Well I'm probably posting much too much, but I keep on thinking about things. One thing that I don't think has been brought up is the idea of individuality vs. individualism.

It seems to me that many people in Telluria might think Aristasia is a terribly homogenous place where everybody runs about like ants, and is precisely the same. After all we are anti-individualist, however, I must disagree with that point.

In a certain way I would suggest that a collectivist society is one more likely to produce individuality, and to tolerate the eccentric. Yes, we all have duties, yes, these roles take up a large portion of identity, however it is just this that makes Aristasia such a comfortable place for the unusual. The business of "fitting in" is taken care of, it is understood that differences in taste, in appearance, in all such things does not deny sisterhood. We all have common goals, and a shared being, and so the unusual miss is much more likely to be able to find friends, and feel the warmth and comfort of community.

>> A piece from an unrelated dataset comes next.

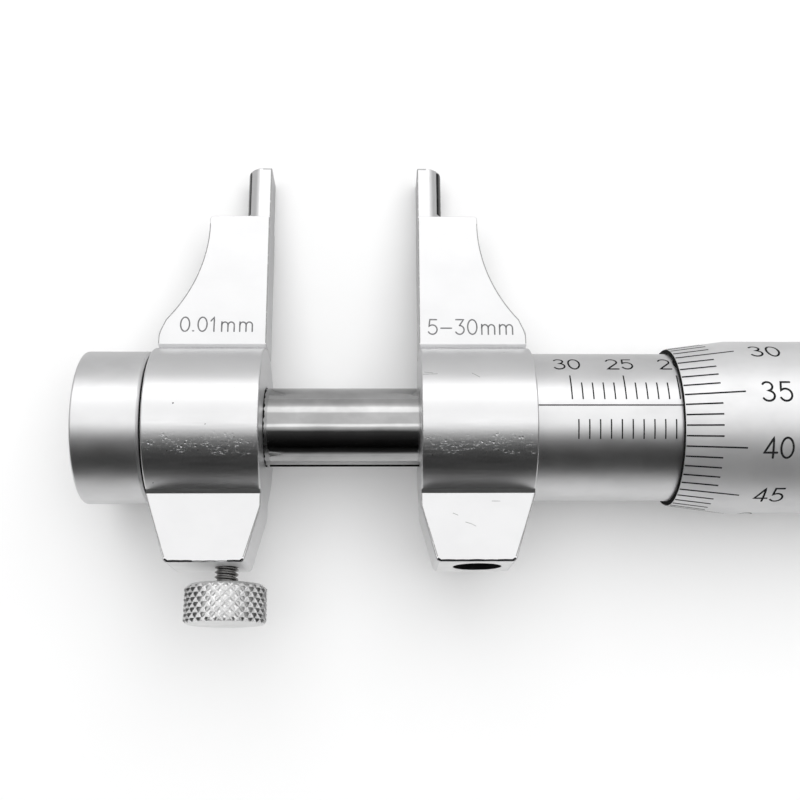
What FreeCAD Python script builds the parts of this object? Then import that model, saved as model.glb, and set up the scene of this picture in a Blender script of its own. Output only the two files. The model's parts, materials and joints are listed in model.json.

In an individualist world the need homogeneity is much stronger, as one cannot be a part of the group unless one is "like' the group. This also explains the lack of need for the sort of rebellion seen in Telluria. The need to "shock" comes from the natural personality being suppressed to please others, and so Tellurians over do it a bit when they feel the need to be true to themselves, to break with the group that insisted upon conformity.

As well individuality is hampered in an individualist society by the fact that everyone must to a certain extent be everything at all times in order to care for our needs, instead of performing their function to the best of their ability, and allowing the others to perform theirs to the best of their ability.

(warning the next bit does have some thoughts of risque matters, but they are not graphic in content at all)
I also had some thought on Aristasia and things that are "Taboo" or "Risque". I should think that Aristasians as a whole are a singularly unrepressed group. I would suspect that although not something one considers appropriate for public conversation (as it is a private matter), it is the act of mating is regarded with a complete lack of shame or embarrassment.

I would suspect that subjects of a risque nature, or in general subjects related to the animal self, are not forbidden, so much as not the sort of thing that's very interesting to talk about. Which is not to say that animal drives are not something that occur, and are not pleasurable when they do. But without prurience or shock value, there's very little that's interesting to say about the matter of mating, besides I suppose a few pointers on proper technique for the maximum enjoyment of both partners.

To an Aristasian, I would think that a "pornographic" film would not be shocking, so much as puzzling, like coming across a film of someone eating their dinner alone, carried through the entire meal with no story, it seems like a bit of a waste of time. I suppose you might be happy to see someone enjoying their dinner for perhaps a minute or so, but after a while it would begin to seem a bit... like a waste of time.

The reason romance stories are popular is because they are just that, stories. A story is entertaining, things happen in a story. There is very little story to mating with one's parter, as nice as it may feel, there's really not very much to say.

Just as the authors of books (at least not ones I've read) ever spend more than perhaps a sentence or two on the quality of the food when characters eat, I suspect in a world where the fascination of the forbidden doesn't exist no one would bother to dedicate much time to it, except in cases of practical application. Cook books exist, and I suspect in Aristasia there are (for married couples) books on various ways that one might have carnal relations, but just as there are no magazines in Telluria devoted to images of people eating, there is simply no demand in Aristasia for images of carnal relations.